2 tsp olive oil, divided

1 lb. lean ground beef

1 large onion, chopped fine

1 tbsp finely minced garlic

1/2 tsp. dried thyme

1 tsp sweet Hungarian Paprika

salt and fresh ground black pepper to taste

1-1/2 heads green cabbage, coarsely chopped

1 can (14.5 oz.) petite dice tomatoes with juice

1 can (15 oz.) tomato sauce

1/4 cup water

2 cups cooked rice

2 cups low-fat mozzarella cheese 

 

Preheat oven to 350°F. Spray a large glass casserole dish with non-stick spray. 

(My dish was 13" x 10")

Heat a large frying pan on medium heat; add ground beef and cook until it's 

browned and cooked through, breaking it apart as it cooks. 

Remove ground beef and set aside.

In the same pan, add 1 tsp olive oil, chopped onion and cook over medium heat until 

the onion is translucent and starting to brown, about 5 minutes. 

Add the minced garlic, dried thyme, and paprika and cook about 2 minutes more. 

Then add the diced tomatoes with juice, tomato sauce, and ground beef. 

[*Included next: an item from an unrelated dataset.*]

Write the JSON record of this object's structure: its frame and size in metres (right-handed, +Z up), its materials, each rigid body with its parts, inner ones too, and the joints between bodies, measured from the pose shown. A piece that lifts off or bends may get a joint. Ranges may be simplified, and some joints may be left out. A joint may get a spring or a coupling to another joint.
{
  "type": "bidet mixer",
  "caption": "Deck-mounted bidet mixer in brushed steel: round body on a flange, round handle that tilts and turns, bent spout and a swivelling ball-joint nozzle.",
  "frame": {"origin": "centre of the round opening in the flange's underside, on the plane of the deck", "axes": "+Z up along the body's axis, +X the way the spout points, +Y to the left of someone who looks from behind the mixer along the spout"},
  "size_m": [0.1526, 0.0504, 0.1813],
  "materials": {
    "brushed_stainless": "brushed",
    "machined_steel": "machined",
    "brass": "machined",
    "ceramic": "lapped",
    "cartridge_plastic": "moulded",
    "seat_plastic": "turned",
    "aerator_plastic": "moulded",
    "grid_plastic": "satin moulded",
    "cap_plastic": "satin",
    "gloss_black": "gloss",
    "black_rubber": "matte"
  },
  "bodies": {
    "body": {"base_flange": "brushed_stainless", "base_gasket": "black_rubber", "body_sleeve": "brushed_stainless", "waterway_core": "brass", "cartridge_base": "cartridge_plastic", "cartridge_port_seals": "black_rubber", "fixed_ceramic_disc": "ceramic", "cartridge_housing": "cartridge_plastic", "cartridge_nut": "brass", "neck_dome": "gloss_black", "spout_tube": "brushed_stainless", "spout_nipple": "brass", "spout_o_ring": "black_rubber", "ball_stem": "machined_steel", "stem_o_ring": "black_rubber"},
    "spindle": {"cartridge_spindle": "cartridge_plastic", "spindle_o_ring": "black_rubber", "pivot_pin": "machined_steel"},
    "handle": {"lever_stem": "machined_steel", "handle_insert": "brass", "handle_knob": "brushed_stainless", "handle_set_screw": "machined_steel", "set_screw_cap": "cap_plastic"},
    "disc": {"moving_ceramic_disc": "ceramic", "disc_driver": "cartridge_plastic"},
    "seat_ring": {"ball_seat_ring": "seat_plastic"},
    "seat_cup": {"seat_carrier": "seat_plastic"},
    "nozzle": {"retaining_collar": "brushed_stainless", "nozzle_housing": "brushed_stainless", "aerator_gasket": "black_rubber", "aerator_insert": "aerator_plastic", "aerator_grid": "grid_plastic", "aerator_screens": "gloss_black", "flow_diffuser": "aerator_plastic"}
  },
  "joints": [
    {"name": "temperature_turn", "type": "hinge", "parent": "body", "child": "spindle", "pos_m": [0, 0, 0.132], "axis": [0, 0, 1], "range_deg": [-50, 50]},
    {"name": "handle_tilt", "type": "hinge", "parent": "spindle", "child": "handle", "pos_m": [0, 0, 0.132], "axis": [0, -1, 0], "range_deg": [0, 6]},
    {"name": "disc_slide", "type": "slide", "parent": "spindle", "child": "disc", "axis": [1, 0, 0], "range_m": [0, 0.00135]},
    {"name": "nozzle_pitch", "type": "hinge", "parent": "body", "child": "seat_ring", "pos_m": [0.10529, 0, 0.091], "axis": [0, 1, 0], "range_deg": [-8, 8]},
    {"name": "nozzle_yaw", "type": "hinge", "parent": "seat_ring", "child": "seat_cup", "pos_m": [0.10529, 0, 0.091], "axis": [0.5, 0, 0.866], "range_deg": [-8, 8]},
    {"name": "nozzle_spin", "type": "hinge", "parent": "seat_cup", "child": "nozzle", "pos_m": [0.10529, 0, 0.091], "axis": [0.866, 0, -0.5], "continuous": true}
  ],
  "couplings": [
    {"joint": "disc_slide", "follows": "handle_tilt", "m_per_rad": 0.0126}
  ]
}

Add water to the pan. Simmer until it's hot and slightly thickened, about 15-20 minutes.

While it simmers, cut cabbage in half, cut out the core, and remove any wilted outer leaves; 

chop the cabbage coarsely into 1 inch pieces.

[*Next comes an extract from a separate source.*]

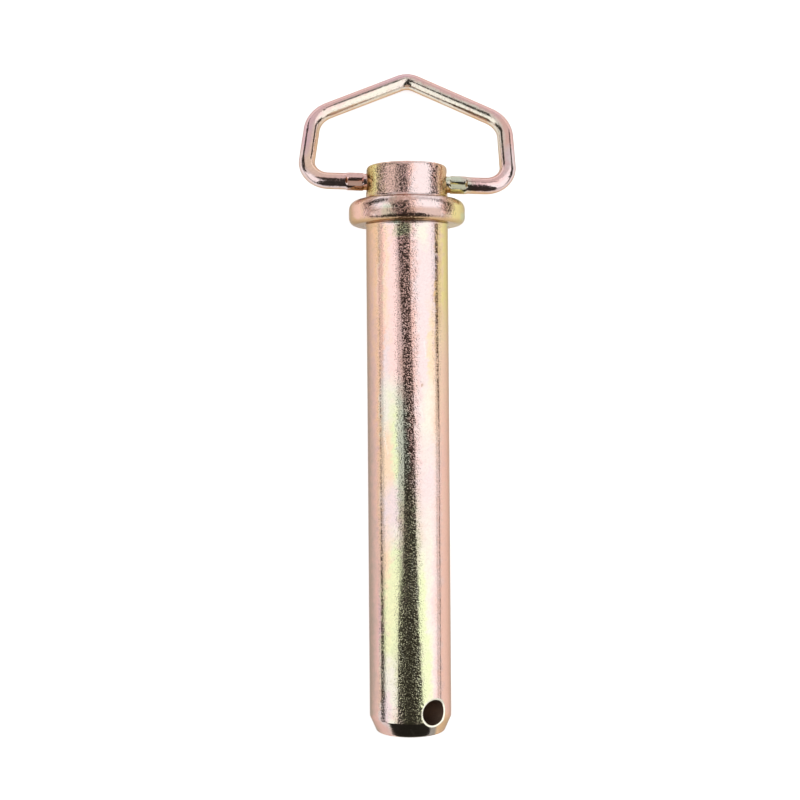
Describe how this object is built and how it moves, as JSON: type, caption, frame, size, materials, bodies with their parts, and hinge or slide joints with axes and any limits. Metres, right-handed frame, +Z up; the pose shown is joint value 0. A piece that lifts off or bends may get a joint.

Heat remaining olive oil in a large frying pan or Dutch oven; add the cabbage and cook over 

medium-high heat until the cabbage is wilted and about half cooked, turning it over several 

times so it all wilts and cooks. Season with salt and fresh-ground black pepper.

When the meat and tomato sauce mixture has cooked and thickened a bit, stir in the 2 cups 

of cooked rice and gently combine.

Spray casserole dish with non-stick spray and the layer half the cabbage, half the meat mixture, 

remaining cabbage, and remaining meat mixture. 

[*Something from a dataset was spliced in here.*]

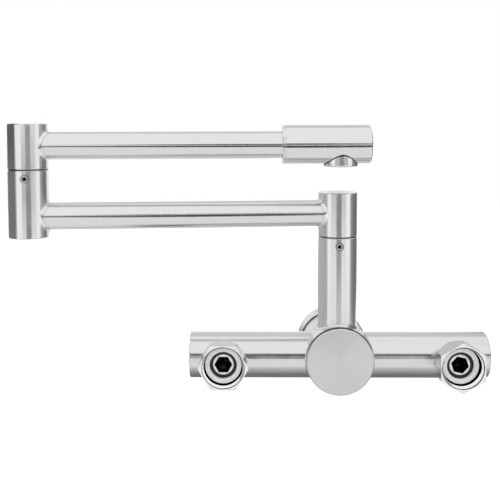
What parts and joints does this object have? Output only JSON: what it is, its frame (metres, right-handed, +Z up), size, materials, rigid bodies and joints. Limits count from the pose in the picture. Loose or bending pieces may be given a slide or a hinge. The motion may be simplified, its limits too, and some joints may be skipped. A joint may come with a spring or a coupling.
{
  "type": "wall-mounted mixer tap",
  "caption": "Wall-mounted mixer tap in brushed steel with a folding double-jointed spout, union-nut inlets and a stick control.",
  "frame": {"origin": "midway between the two inlet unions, in the plane of their mouths, which faces the wall", "axes": "+X along the body tube, to the right as seen from the wall; +Y away from the wall, towards the user; +Z up"},
  "size_m": [0.3094, 0.1315, 0.1767],
  "materials": {
    "brushed_steel": "brushed",
    "machined_steel": "machined",
    "brass": "machined",
    "black_rubber": "matte",
    "seal_fibre": "matte",
    "white_plastic": "satin",
    "grey_plastic": "satin",
    "black_plastic": "satin",
    "ceramic": "polished"
  },
  "bodies": {
    "mixer_body": {"valve_body": "brushed_steel", "rear_cap": "brushed_steel", "body_tube_left": "brushed_steel", "body_tube_right": "brushed_steel", "end_plug_left": "brushed_steel", "end_plug_right": "brushed_steel", "inlet_boss_left": "brushed_steel", "inlet_boss_right": "brushed_steel", "inlet_nipple_left": "machined_steel", "inlet_nipple_right": "machined_steel", "nipple_seal_left": "black_rubber", "nipple_seal_right": "black_rubber", "seal_washer_left": "seal_fibre", "seal_washer_right": "seal_fibre", "riser_tube": "brushed_steel", "riser_bush": "white_plastic", "riser_set_screw": "machined_steel", "riser_slip_washer": "black_plastic", "cartridge_base": "white_plastic", "cartridge_seals": "black_rubber", "fixed_disc": "ceramic", "cartridge_shell": "grey_plastic", "cartridge_nut": "brass", "front_cap": "brushed_steel"},
    "left_union_nut": {"union_nut_left": "brushed_steel"},
    "right_union_nut": {"union_nut_right": "brushed_steel"},
    "control_turn": {"cartridge_rotor": "white_plastic", "pivot_pin": "machined_steel"},
    "control_lever": {"lever_stem": "brass", "lever_dome": "brushed_steel", "control_stick": "brushed_steel"},
    "control_disc": {"disc_carrier": "grey_plastic", "moving_disc": "ceramic"},
    "spout_lower": {"riser_head": "brushed_steel", "riser_head_plug": "brushed_steel", "riser_spigot": "brass", "riser_o_rings": "black_rubber", "lower_arm": "brushed_steel", "elbow_sleeve": "brushed_steel", "elbow_bottom_plug": "brushed_steel", "elbow_bush": "white_plastic", "elbow_set_screw": "machined_steel", "elbow_slip_washer": "black_plastic"},
    "spout_upper": {"elbow_head": "brushed_steel", "elbow_head_plug": "brushed_steel", "elbow_spigot": "brass", "elbow_o_rings": "black_rubber", "upper_arm": "brushed_steel", "spout_head": "brushed_steel", "spout_end_ring": "machined_steel", "spout_end_plug": "brushed_steel", "outlet_collar": "brushed_steel", "aerator_housing": "grey_plastic", "aerator_screen": "machined_steel", "flow_regulator": "white_plastic", "aerator_washer": "black_rubber"}
  },
  "joints": [
    {"name": "riser_swivel", "type": "hinge", "parent": "mixer_body", "child": "spout_lower", "pos_m": [0, 0.031, 0.0793], "axis": [0, 0, 1], "continuous": true},
    {"name": "elbow_swivel", "type": "hinge", "parent": "spout_lower", "child": "spout_upper", "pos_m": [-0.19927, 0.01392, 0.1245], "axis": [0, 0, 1], "continuous": true},
    {"name": "control_turn", "type": "hinge", "parent": "mixer_body", "child": "control_turn", "pos_m": [0, 0.031, 0], "axis": [0, 1, 0], "range_deg": [-45, 45]},
    {"name": "control_lift", "type": "hinge", "parent": "control_turn", "child": "control_lever", "pos_m": [0, 0.057, 0], "axis": [1, 0, 0], "range_deg": [0, 22]},
    {"name": "disc_slide", "type": "slide", "parent": "control_turn", "child": "control_disc", "axis": [0, 0, -1], "range_m": [0, 0.0053]},
    {"name": "left_nut_spin", "type": "hinge", "parent": "mixer_body", "child": "left_union_nut", "pos_m": [-0.075, 0.0076, 0], "axis": [0, -1, 0], "continuous": true},
    {"name": "right_nut_spin", "type": "hinge", "parent": "mixer_body", "child": "right_union_nut", "pos_m": [0.075, 0.0076, 0], "axis": [0, -1, 0], "continuous": true}
  ],
  "couplings": [
    {"joint": "disc_slide", "follows": "control_lift", "m_per_rad": 0.0138}
  ]
}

Cover tightly with foil and bake 40 minutes, or until the mixture is just starting to bubble on the edges.  Remove foil and sprinkle on cheese (if using.) Bake uncovered an additional 20 minutes, or until the cheese is melted and starting to slightly brown. Serve hot.

Freezer friendly if you have leftovers. To reheat, thaw overnight in the refrigerator and then either microwave until hot or heat in the oven in a glass dish covered with foil.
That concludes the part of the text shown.